CECIL: Especially where cavalry is concerned. Indeed. What else?

We are in a beau-monde London house during a party. Men and women are talking and moving about, e.g. up and down staircase.

HERBERT: Well, my dear Cecil, this is most pleasant, happening to run into you like this.

CECIL: It’s good of you to say so, Herbert. For me, it’s more than pleasant. You’re the very man I was hoping to see.

HERBERT: You don’t say. How delightful. Well, what can I do for you in the next couple of minutes?

CECIL: Very quickly — you remember this fellow Rogachev I was asking you about?

HERBERT: Rogachev? Oh yes, that Russian count fellow. What about him?

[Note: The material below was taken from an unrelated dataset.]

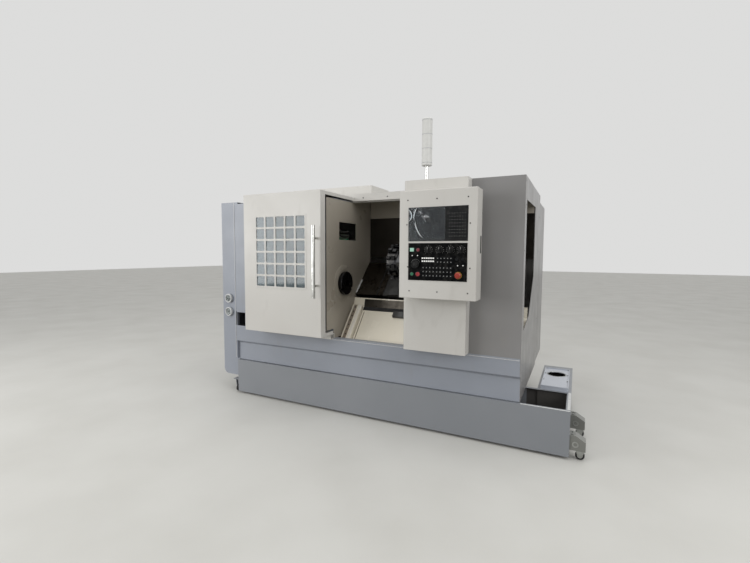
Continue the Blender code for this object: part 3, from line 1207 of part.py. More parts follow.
def join_cheeks(obj, name, centre, axle, top):
    """Two tapered cheeks and the axle between them, for a wheel whose axle runs along X or Y."""
    along, across = centre if axle == "X" else reversed(centre)
    inner = WHEEL_WIDTH / 2.0 + CHEEK_CLEARANCE
    shape = [(across - 0.011, WHEEL_Z - 0.011), (across + 0.011, WHEEL_Z - 0.011), (across + 0.026, top),
             (across - 0.026, top)]
    for side, low in (("near", along - inner - CHEEK_THICK), ("far", along + inner)):
        join(obj, outline(f"{name}_{side}_cheek", shape, low, low + CHEEK_THICK, axis=axle))
    heading = (1, 0, 0) if axle == "X" else (0, 1, 0)
    join(obj, rod(name + "_axle", (*centre, WHEEL_Z), heading, 2.0 * (inner + 0.001), AXLE_RADIUS, 16))


def castor_forks():
    """Two swivelling forks under the brackets. Each wheel trails to the right of its swivel axis."""
    pivots = []
    for index, y in enumerate(CASTOR_YS, start=1):
        pivot = new_empty(f"castor_swivel_{index}", (CASTOR_X, y, BRACKET_BOTTOM), TANK_PIVOT)
        top = BRACKET_BOTTOM - RUNNING_GAP
        bridge = WHEEL_Z + WHEEL_RADIUS + FORK_ROOM
        middle = (CASTOR_X, y, (bridge + top) / 2.0)
        obj = rod(f"castor_fork_{index}", middle, (0, 0, 1), top - bridge, FORK_RADIUS, 24)
        half = WHEEL_WIDTH / 2.0 + CHEEK_CLEARANCE + CHEEK_THICK
        wheel_x = CASTOR_X + CASTOR_TRAIL
        join(obj, box(f"fork_bridge_{index}", (CASTOR_X - half, y - half, bridge),
                      (wheel_x + 0.026, y + half, bridge + FORK_BRIDGE)))
        join_cheeks(obj, f"fork_{index}", (wheel_x, y), "Y", bridge + 0.001)
        part(obj, PALE_GREY, pivot)
        pivots.append(pivot)
    return pivots


def castor_wheels(fork_pivots):
    """Four wheels with a bore for the axle, two under the forks and two in the tank's own cheeks."""
    half, edge = WHEEL_WIDTH / 2.0, 0.003
    bore = AXLE_RADIUS + RUNNING_GAP
    places = [(CASTOR_X + CASTOR_TRAIL, y, (0, 1, 0), fork) for y, fork in zip(CASTOR_YS, fork_pivots)]
    places += [(TANK_LEFT - LEFT_CASTOR_OFFSET, y, (1, 0, 0), TANK_PIVOT) for y in LEFT_CASTOR_YS]
    profile = [(bore, half), (WHEEL_RADIUS - edge, half), (WHEEL_RADIUS, half - edge),
               (WHEEL_RADIUS, edge - half), (WHEEL_RADIUS - edge, -half), (bore, -half)]
    for index, (x, y, axle, carrier) in enumerate(places, start=1):
        pivot = new_empty(f"castor_axle_{index}", (x, y, WHEEL_Z), carrier)
        part(turned(f"castor_wheel_{index}", profile, (x, y, WHEEL_Z), axle, 28), RUBBER, pivot, True)


def pump_plate(pivot):
    """The raised lid of the pump bay. Its hole is empty, with four notches round it for a pump flange."""
    bottom = TANK_TOP + GAP
    left, right = PUMP_BAY_LEFT + TANK_RIM - LID_LAP, TANK_RIGHT - TANK_RIM + LID_LAP
    obj = box("pump_plate", (left, LID_FRONT, bottom), (right, LID_FRONT + LID_LENGTH, bottom + LID_HEIGHT))
    cut(obj, box("lid_hollow", (left + SHEET, LID_FRONT + SHEET, bottom - TOOL_MARGIN),
                 (right - SHEET, LID_FRONT + LID_LENGTH - SHEET, bottom + LID_HEIGHT - SHEET)))
    steps, ring = 40, []
    for index in range(steps):
        angle = 2.0 * math.pi * index / steps
        notch = PUMP_NOTCH_RADIUS if index % (steps // 4) == steps // 8 else 0.0
        radius = PUMP_HOLE_RADIUS + notch
        ring.append((PUMP_HOLE_X + radius * math.cos(angle), PUMP_HOLE_Y + radius * math.sin(angle)))
    cut(obj, outline("pump_hole_cut", ring, bottom, bottom + LID_HEIGHT + TOOL_MARGIN, axis="Z"))
    part(obj, PALE_GREY, pivot)


def cabinet():
    low, high = (CABINET_LEFT, BODY_DEPTH + GAP, CABINET_BOTTOM), (CABINET_RIGHT, CABINET_BACK, CABINET_TOP)
    part(open_box("cabinet_shell", low, high, ("+Y",)), GREY)
    front = BODY_DEPTH + GAP + SHEET + GAP
    plate = box("cabinet_backplate", (CABINET_LEFT + PLATE_INSET_X, front, CABINET_BOTTOM + PLATE_INSET_Z),
                (CABINET_RIGHT - PLATE_INSET_X, front + SHEET, CABINET_TOP - PLATE_INSET_Z))
    width, height = CABINET_RIGHT - CABINET_LEFT, CABINET_TOP - CABINET_BOTTOM
    for index, (left, bottom, right, top, depth) in enumerate(CABINET_DRIVES):
        low = (CABINET_LEFT + left * width, front + SHEET - 0.001, CABINET_BOTTOM + bottom * height)
        high = (CABINET_LEFT + right * width, front + depth * CABINET_DEPTH, CABINET_BOTTOM + top * height)
        join(plate, box(f"drive_{index}", low, high))
    part(plate, STAINLESS)


def cabinet_door(pivot, switch_pivot):
    """The cabinet's back door, a closed leaf, and the main switch on it."""
    inner = CABINET_BACK + GAP
    outer = inner + CABINET_DOOR_THICK
    door = box("cabinet_door", (CABINET_LEFT, inner, CABINET_BOTTOM), (CABINET_RIGHT, outer, CABINET_TOP))
    cut(door, box("door_hollow", (CABINET_LEFT + SHEET, inner - TOOL_MARGIN, CABINET_BOTTOM + SHEET),
                  (CABINET_RIGHT - SHEET, outer - SHEET, CABINET_TOP - SHEET)))
    part(door, GREY, pivot)
    base = outer + GAP
    rim, tip = 0.012, base + SWITCH_DEPTH
    profile = [(0.0, rim), (SWITCH_RADIUS - 0.002, rim), (SWITCH_RADIUS, rim - 0.002),
               (SWITCH_RADIUS, 0.0), (0.0, 0.0)]
    obj = turned("main_switch", profile, (SWITCH_X, base, SWITCH_Z), (0, 1, 0), 28)
    join(obj, box("switch_grip", (SWITCH_X - 0.007, base + rim - 0.001, SWITCH_Z - 0.028),
                  (SWITCH_X + 0.007, tip, SWITCH_Z + 0.028)))
    part(obj, RED_PLASTIC, switch_pivot)


clear_scene()
MACHINE = new_collection("cnc_turning_lathe")
CUTTERS = new_collection("cutters")
PIVOTS = {}
ORIGIN = new_empty("machine_origin", FRAME_SHIFT)


def build_enclosure():
    lower_front_panel()
    left_front_panel()
    right_front_panel()
    right_side_panel()
    left_end_cover()
    pressure_gauges()
    roof_panel()
    header()
    left_inner_wall()
    rear_guard()
    chip_chute()
    front_column()
    signal_tower()
    door_bottom_rail()
    cabinet()


def build_drive():
    centre = (NOSE_LINE_X, SPINDLE_Y, SPINDLE_Z)
    bed_casting()
    headstock()
    spindle(new_empty("spindle_axis", centre, ORIGIN))
    spindle_motor(new_empty("motor_axis", (MOTOR_LEFT, MOTOR_Y, MOTOR_Z), ORIGIN))
    drive_belt()


def build_carriage():
    y, z = slope(SADDLE_S[0], SADDLE_TOP_H)
    saddle_pivot = new_empty("saddle_slide", (SADDLE_LEFT, y, z), ORIGIN)
    saddle(saddle_pivot)
    way_covers(new_empty("way_cover_slide", (MIDDLE_COVER_LEFT, y, z), ORIGIN))
    y, z = slope(SLIDE_S[0], SLIDE_TOP_H)
    cross_pivot = new_empty("cross_slide_way", (SLIDE_LEFT, y, z), saddle_pivot)
    cross_slide(cross_pivot)
    turret_housing(cross_pivot)
    y, z = slope(TURRET_S, 0.0)
    turret_disc(new_empty("turret_axis", (TURRET_LEFT, y, z), cross_pivot))
    tailstock_pivot = new_empty("tailstock_slide", (TAILSTOCK_LEFT, SPINDLE_Y, SPINDLE_Z), ORIGIN)
    tailstock(tailstock_pivot)
    quill(new_empty("quill_slide", (QUILL_TIP, SPINDLE_Y, SPINDLE_Z), tailstock_pivot))


def build_door():
    pivot = new_empty("door_slide", (DOOR_LEFT, DOOR_FRONT, DOOR_BOTTOM), ORIGIN)
    door_panel(pivot)
    door_window(pivot)
    door_handle(pivot)


def build_console():
    console_box(CONSOLE_PIVOT)
    display_unit(CONSOLE_PIVOT)
    operator_panel(CONSOLE_PIVOT)
    buttons()
    knobs()


def build_tank():
    coolant_tank(TANK_PIVOT)
    pump_plate(TANK_PIVOT)
    castor_wheels(castor_forks())


def build_cabinet_door():
    outer = CABINET_BACK + GAP + CABINET_DOOR_THICK
    hinge = new_empty("cabinet_hinge", (CABINET_RIGHT, outer, CABINET_BOTTOM), ORIGIN)
    cabinet_door(hinge, new_empty("switch_axis", (SWITCH_X, outer, SWITCH_Z), hinge))


CONSOLE_PIVOT = new_empty("console_hinge", (CONSOLE_HINGE_X, CONSOLE_HINGE_Y, CONSOLE_BOTTOM), ORIGIN)
TANK_PIVOT = new_empty("tank_pull", (0.0, 0.0, TANK_TOP), ORIGIN)
build_enclosure()
build_drive()
build_carriage()
build_door()
build_console()
build_tank()
build_cabinet_door()
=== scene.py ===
"""Looks of a CNC turning lathe: finishes, small fittings, camera, floor and light.

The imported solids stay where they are. Every class below dresses one sub-assembly of the lathe.
All lengths are metres. Places are in the machine's own sizes, which SubAssembly.at turns into the frame's
coordinates, apart from those of the lamps.
"""

import json
import logging
import math
from dataclasses import dataclass
from enum import Enum
from typing import Callable, Iterable, Optional, Sequence

import bmesh
import bpy
from mathutils import Matrix, Vector

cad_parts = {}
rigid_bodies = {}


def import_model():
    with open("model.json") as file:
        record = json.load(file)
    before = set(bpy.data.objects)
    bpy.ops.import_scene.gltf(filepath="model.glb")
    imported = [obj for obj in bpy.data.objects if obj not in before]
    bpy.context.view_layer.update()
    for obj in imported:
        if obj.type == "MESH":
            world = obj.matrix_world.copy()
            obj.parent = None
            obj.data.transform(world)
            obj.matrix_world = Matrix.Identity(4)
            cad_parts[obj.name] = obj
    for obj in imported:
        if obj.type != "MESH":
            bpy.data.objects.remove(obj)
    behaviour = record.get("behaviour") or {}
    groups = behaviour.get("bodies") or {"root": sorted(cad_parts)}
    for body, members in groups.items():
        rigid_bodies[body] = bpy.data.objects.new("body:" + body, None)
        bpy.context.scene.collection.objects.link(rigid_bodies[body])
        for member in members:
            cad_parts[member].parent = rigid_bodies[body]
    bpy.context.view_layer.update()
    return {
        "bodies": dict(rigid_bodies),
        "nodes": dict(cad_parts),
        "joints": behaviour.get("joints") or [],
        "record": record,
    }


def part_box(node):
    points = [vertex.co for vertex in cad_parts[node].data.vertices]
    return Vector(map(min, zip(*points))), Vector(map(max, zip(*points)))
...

CECIL: That scheme of his for the invasion of you-know-where. What do the Cabinet make of it?

HERBERT: Make of it? They make nothing of it, Cecil. If they’ve heard of it at all, they’ve forgotten it.

CECIL: They think it of no account?

HERBERT: None whatever. Heaven knows what they do think of account. Keeping income tax down to sixpence in the pound, most likely. Well, must be off.

His voice is lost for a moment in the noise of the party. Then we hear it again.

HERBERT: ( Calling ) Oh Cecil!

CECIL: ( Approaching ) Yes, Herbert?

HERBERT: Just remembered — I was talking to a fellow in the Horse Guards the other day, and your friend Rogachev came up in conversation. Apparently he tried to get into our Light Dragoons some years ago, and they turned him down. No leg for a boot or some such jargon. That’s all.

CECIL: My dear Herbert, that is most interesting.

HERBERT: ( Fading ) Just thought I’d mention it.

CECIL is in his Office with DANVERS.

CECIL: ( Dictating ) The Muscovite priest we spoke of… was once refused entry to one of our seminaries. Full stop. Hence perhaps his contempt for our clergy. Stop. Your remarks on their low spirits are noted. Stop. Recommend you do your utmost to encourage some demonstration of their superiority to the ungodly, comma, whatever your bishop or archbishop may say. Full stop. No, comma: or not say. Full stop. Would you read the last phrase back, Danvers?

DANVERS: Whatever your bishop or archbishop may say, or not say.

CECIL: Or not say. Whatever Lord Lucan or Lord Raglan may order you to do, or fail to order you to do. That is a little strong perhaps.

DANVERS: Shall I strike it out, my lord?

Pause.

CECIL: No. No, keep it. Address to Captain Lewis Nolan — HQ HM Forces — Crimean Expeditionary Force. Priority. And that means priority with you too, Danvers, so down to the telegraph Office you go like a bullet.

DANVERS: Immediately, my lord.

He leaves.

CECIL: No leg for a boot!

He collapses in laughter.

Sequence 5 — The Crimea

The British forces outside Sebastopol. Before dawn on the 25th October. A bitterly cold night, wind howling, sentries stamping their feet, etc. NOLAN ’s tent . MORRIS approaches it.

NOLAN: That you, Ivor?

MORRIS: It’s me right enough.

He enters the tent.

MORRIS: What a night!

NOLAN: At least we’re out of the wind in here.

MORRIS: Did you hear we lost an officer last night? Major Willet. Dead of cold or exposure or whatever you call it.

NOLAN: I can believe it. Do you know, I wish I was in Balaclava town this minute. They’ve got fires down there. Girls too for all I know. And liquor.

MORRIS: I wish I was in Sebastopol, in the bloody fortress with the Russkis. Snug as a bug in a rug I’d be. With the occasional trifling inconvenience of a British shell possibly disturbing my slumbers.

NOLAN: Without the faintest chance of a British soldier coming to stir me out of ’em. When will they learn? It doesn’t matter how long you bombard a place, you might as well be whistling at it unless you send a storming party in, horrible men with swords and bayonets and pop-guns to kill whoever’s stirring. I wonder if the point ever strikes that perfumed idiot Lord Cardigan.

The British siege-guns are bombarding the Russian fortress of Sebastopol . LORD CARDIGAN and a couple of officers ride up.

CARDIGAN: Ah, I see. Those fellows down there are our men, and they are firing at the Russians. Is that correct?